Tractor plowing a field with a cloudy sky in the background

Putting Vines in the ground

The Vineyard Today

The vines went in the ground around 2021, and the vineyard now covers 6.5 hectares — the equivalent of 10 football pitches — planted with 30,000 vines across three varieties: Seyval Blanc, Pinot Noir and Bacchus. It hasn't all been straightforward. A drought in 2023, a relentlessly wet 2024 and the constant vigilance of spring frost — with fans running through the night to protect new shoots — have all tested our resolve. But in 2025 the vines produced 78 tonnes of grapes. When the vineyard reaches full maturity, the ambition is to produce 100 tonnes of grapes a year — around 100,000 bottles of wine.
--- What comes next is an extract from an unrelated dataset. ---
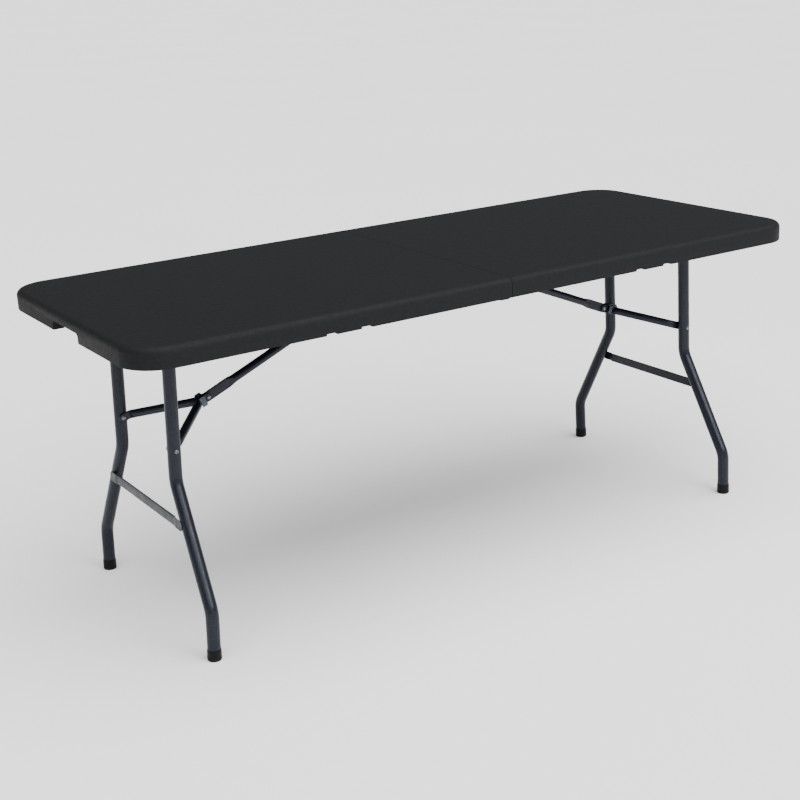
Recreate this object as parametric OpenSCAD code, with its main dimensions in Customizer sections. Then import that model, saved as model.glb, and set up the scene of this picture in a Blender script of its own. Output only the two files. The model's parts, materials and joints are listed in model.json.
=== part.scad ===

Beyond wine, the vision for Rowles extends further. Just an hour from London and nestled near the Ridgeway National Trail, the farm is becoming a destination in its own right. Sandra manages eight cottages on the farm, and an old barn has been transformed into an event space — all part of a future that is as much about welcoming people in as it is about what grows in the fields.

Built to Last

What makes the Rowles story special isn't just the vineyard — it's the fact that three siblings chose to build something together, combining Tom's hands-on farming experience honed in New Zealand, Will's sharp agricultural instincts and Georgie's vision for what a modern farm business can be. "I think we all think we're good — a really good team," says Tom. "Everyone does a little bit of everything. That's our motto — and it works."

Peter, watching it all from the sidelines with well-earned pride, sums it up best: "Our daughter and the twins have great partners by their side. That's worth a lot. I hope they all enjoy their life on the farm. The most important thing is that everyone is enjoying themselves and having a good time. Norman planted trees on this hillside over fifty years ago. His grandchildren have planted vines. We can't wait to see what the generation after them plants next."